To Leave or Not to Leave

This is the constant question I ask myself. Should I stay here? Is this where I am supposed to be? Is it time to move on to bigger, better things? I feel like such a traitor and a turncoat for having these thoughts, but it seems to be in my nature to wander. It’s half the reason I’m so attracted to airplanes. To fly is to get away, to go somewhere else, to escape. It’s also to explore, to adventure someplace new and learn new things about the world, to make new friends and meet people different than yourself.

I have tried, largely without success, to affirm my loyalty to certain places by forcing myself to remain there beyond what was comfortable. It was easy when I worked at Barnes & Noble; two years passed without ever feeling like two years. But eventually, that grew old too. Everything has an expiration date.

Now that I have turned in my notice at the yoga studio, the job which I will have held for eleven months, I feel no sadness. Is that the marker? If I left my other two jobs now, the sadness would outweigh the newfound freedom. That is the only way I know how to stay. But even then, am I missing the call to something greater? When I had planned to move to the Bay area to pursue a job in tech two years ago, even if it meant living in my car for a few months, was I wrong for staying? I ask myself the same thing today, while I am still here, tied to a job and a relationship, whether what I would sacrifice is not worth what I could gain. This question may always plague me.

Enough for today. Time to study math and code. Now enjoy some airplane pictures.


50 lashes in overdraft fees

Today marks the first day of practicing financial fitness. I’m overdrawn nearly $500 in one account, while my last paycheck swept up another $100 in overdraft fees on my second account. I’ve really got to tell my banks to stop covering my ass. If I don’t have $5 dollars to spare, don’t fucking lend me a hand for $34 in fees. I’m really not sure why my credit union thought it would be better to let my last flight training check for $300 slide instead of bouncing it. I would have much rather paid the $25 and written a new check than pay the insufficient funds fee for that and all future auto payments PLUS $5 a day until payday when I could actually make a deposit. It’s time to get my shit together. I don’t work two weeks just so I can pay off one mistake. I’m going to start acting like every rich person I’ve ever met and make a big stink over pennies. One guy I know who makes BILLIONS bitched over $20. I want to be that guy. Starting today I’m going to write down every expense in the notebook I carry with me, and balance my account at the end of each day. The sad part is I’m not a big spender, and there will be little fat to trim, but maybe I didn’t need to buy that burrito. One less burrito every day for a year would save me approximately $2920. Not to say that my life is a paradise where I can consume a burrito a day, but it does give one pause.

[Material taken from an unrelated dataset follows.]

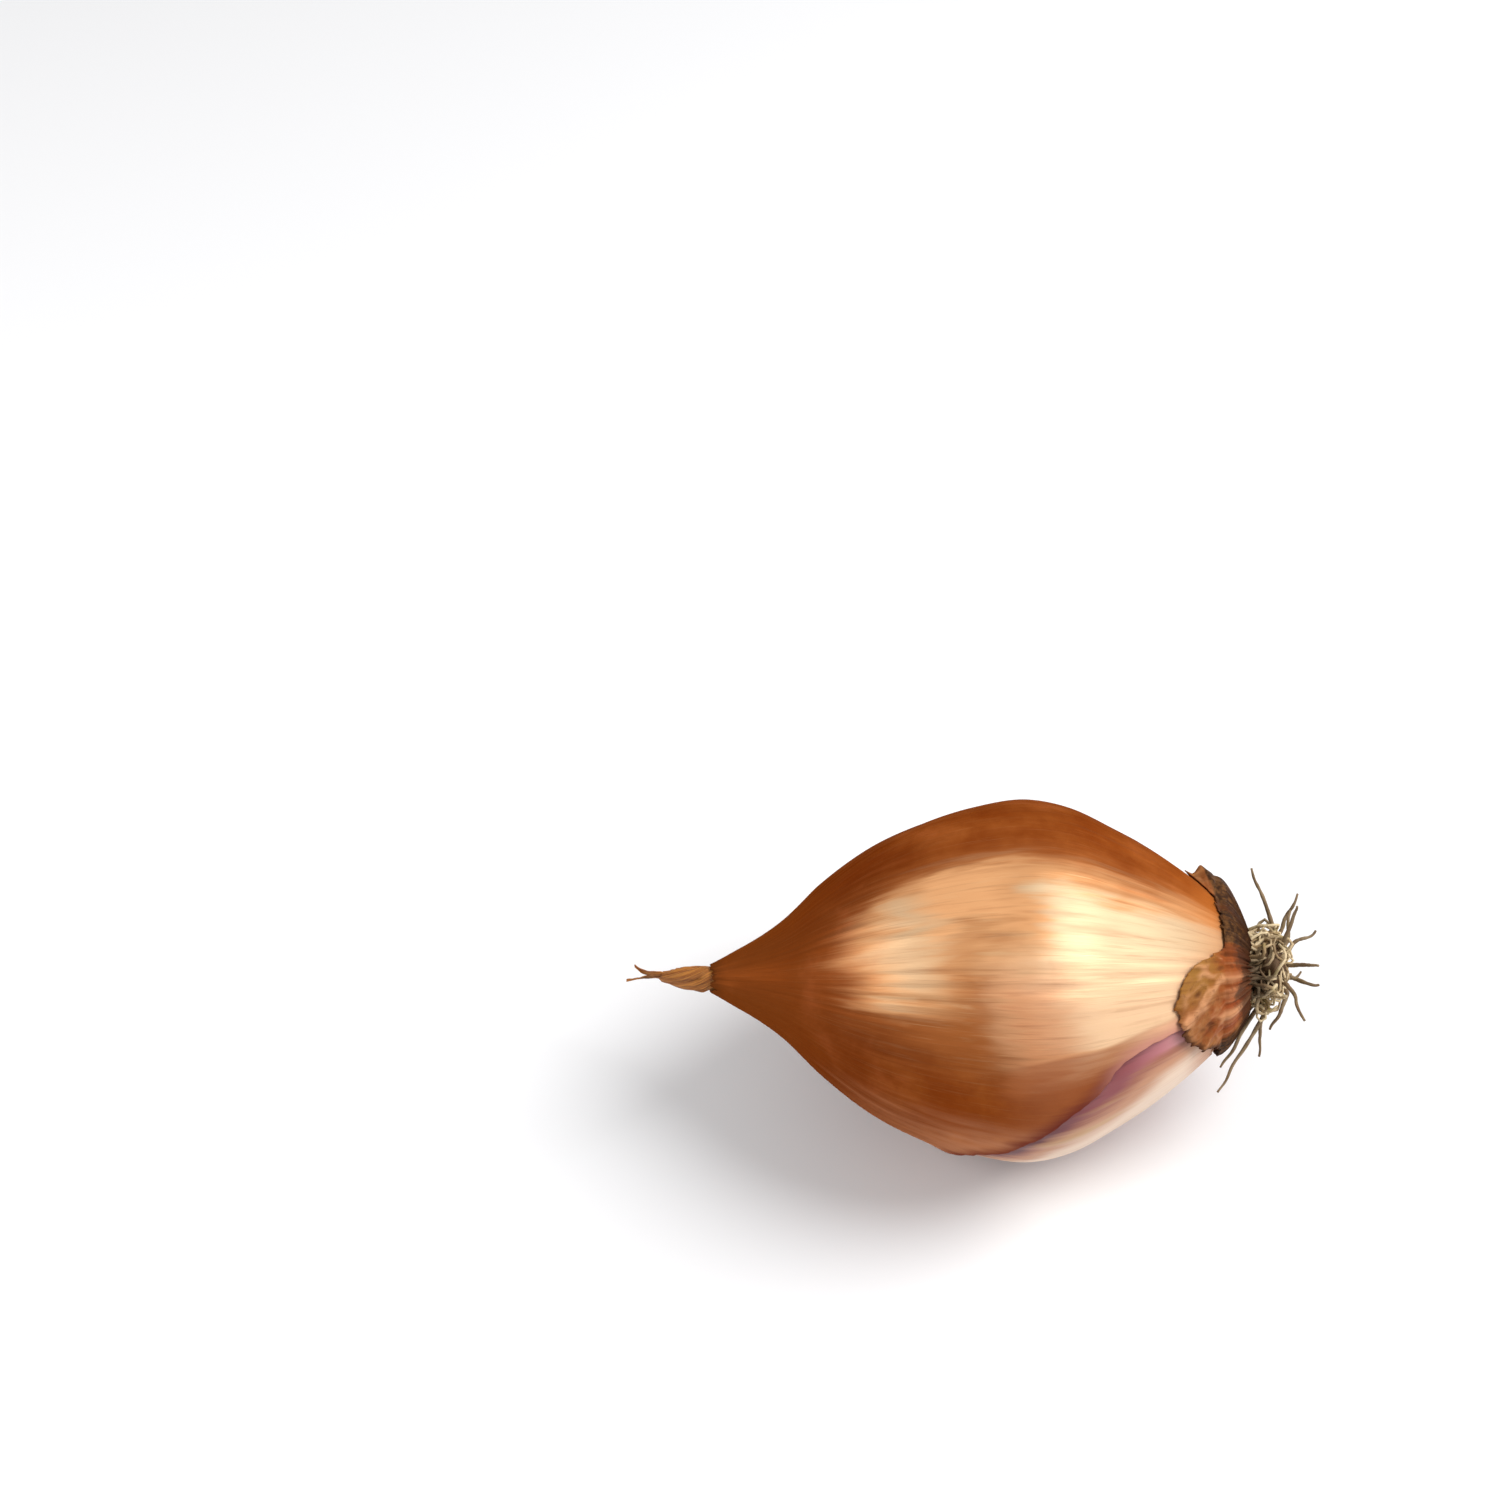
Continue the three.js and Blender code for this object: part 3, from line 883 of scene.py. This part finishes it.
def make_skin():
    """The copper outer skin, with its torn place drawn to a clean rim."""
    skin = drawn_tube("outer_skin_paper", np.linspace(0, SKIN_END, SKIN_RINGS), SKIN_AROUND)
    refine(skin, SUBDIVISIONS)
    cut_tear(skin)
    along, angle, _ = round_bulb(points_of(skin))
    along = frayed_neck(np.clip(along, 0, 1), angle)
    flat = flat_place(along, angle)
    distance, nearest, _ = nearest_on_rim(flat)
    edge = open_edges(skin)
    edge = edge[(distance[edge] < RIM_CATCH) & (along[edge] < SKIN_END - 0.001)]
    flat[edge] = nearest[edge]
    distance[edge] = 0
    along[edge] = np.minimum(share_at(flat[edge, 0]), SKIN_END)
    angle[edge] = flat[edge, 1] / RADIUS
    pinch = NECK_PINCH * smooth_step(NECK_FRAYED, 0, along)
    out = skin_height(along, angle) + edge_lift(flat, distance) - pinch
    set_points(skin, rest_on_table(on_bulb(along, angle, out), 0))
    fold = np.clip(above_fold(along, angle), -FAR, FAR)
    write(skin, grain=grain_at(along, angle), torn=np.minimum(distance / MM, FAR), fold=fold)
    thicken(skin, SKIN_THICKNESS)
    return skin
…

One method I haven’t tried in a while is the cash method. I am such a penny-pinching Jew when I have cash that it almost physically pains me to be parted from my precious bills. But frankly, having cash these days is more of a hassle than it’s worth. I think the best course of action for myself would be to make my everyday necessary purchases (gas, groceries, school or office supplies) on my credit card, and then pay off that amount plus my standard payment the following month. Then make the more frivolous purchases on my debit card or in cash. That way, everything is accounted for. My flight training will have to take a backseat of necessity, and that pains me, but I’d rather not be drowning in the debt and stress it induces because of my poor management. LET’S FACE IT; I’m great at most things, but not at everything.